Hello from 1978 - rbanffy
http://www.nycresistor.com/2014/05/15/pdp-11/
======
hughw
The 11/34 powered the Schlumberger wireline logging units in the offshore Gulf
of Mexico, beginning in about 1980. Schlumberger designed dozens of Unibus
cards, one as a controller for each logging tool. So most of the system was a
giant slotted cage for sliding the appropriate cards for the job, into. The
main peripherals were a TI thermal printer and keyboard, a tape drive, a
Tektronix display, and a continuous film recorder unit that captured the
scrolling Tektronix image.
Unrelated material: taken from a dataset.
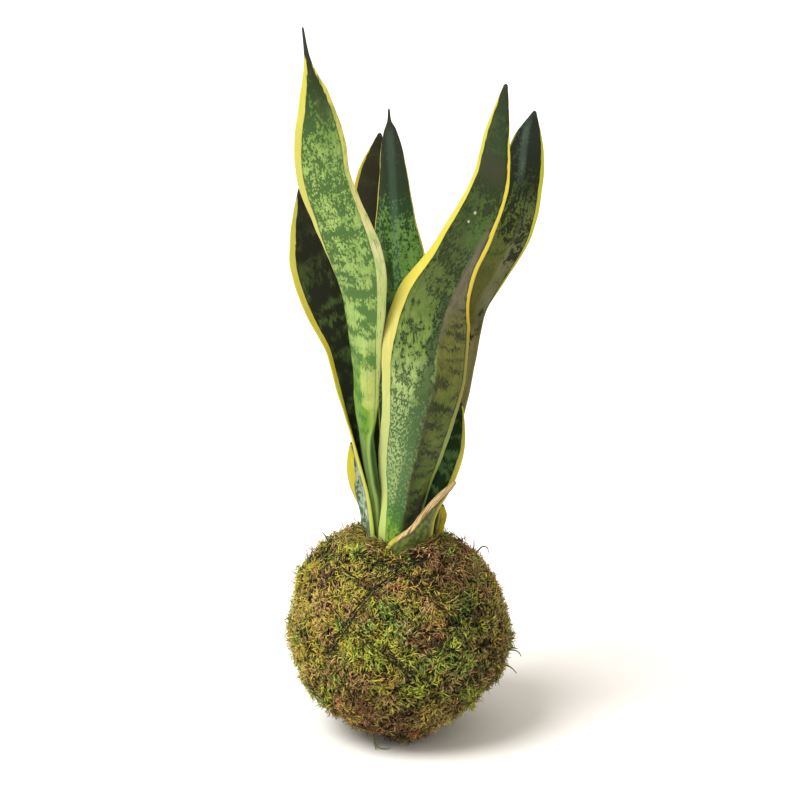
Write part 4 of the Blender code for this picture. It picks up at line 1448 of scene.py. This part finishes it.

I found this image:
[http://2.bp.blogspot.com/-O6FC-
DLQI5w/ThWTeDxv2-I/AAAAAAAAB2...](http://2.bp.blogspot.com/-O6FC-
DLQI5w/ThWTeDxv2-I/AAAAAAAAB2E/3C7XrbFekp8/s1600/Logging_unit.jpg) The PDPs
are lower left; behind the panel directly in front of the engineer is a whole
mess of Unibus cards. The most amazing thing about the system might be the
number of cards you could plug into it.

Edit to add: The plugin cards were way more than controllers. They were
(analog) computers too, fulfilling signal processing functions, and other
computations, the poor little PDP could not hope to keep up with. For example,
one device detected, I presume using analog circuitry, the peak of the first
arrival of a sound wave transmitted through earth and mud, across a couple of
meters. The card would report the time between the click and the peak of that
arrival, back to the PDP. Nowadays you'd digitize the signal and write a
program to look for the peak. Back then you designed circuits!

------
jzwinck
Fifteen years ago I was handed a Wang
([http://www.computermuseum.li/Testpage/WangVS100.htm](http://www.computermuseum.li/Testpage/WangVS100.htm))
and told to get it working. Apparently some company my employer had acquired
used this thing to store its business records, and my employer used PCs so
they just wanted to archive what was on the Wang then get rid of it.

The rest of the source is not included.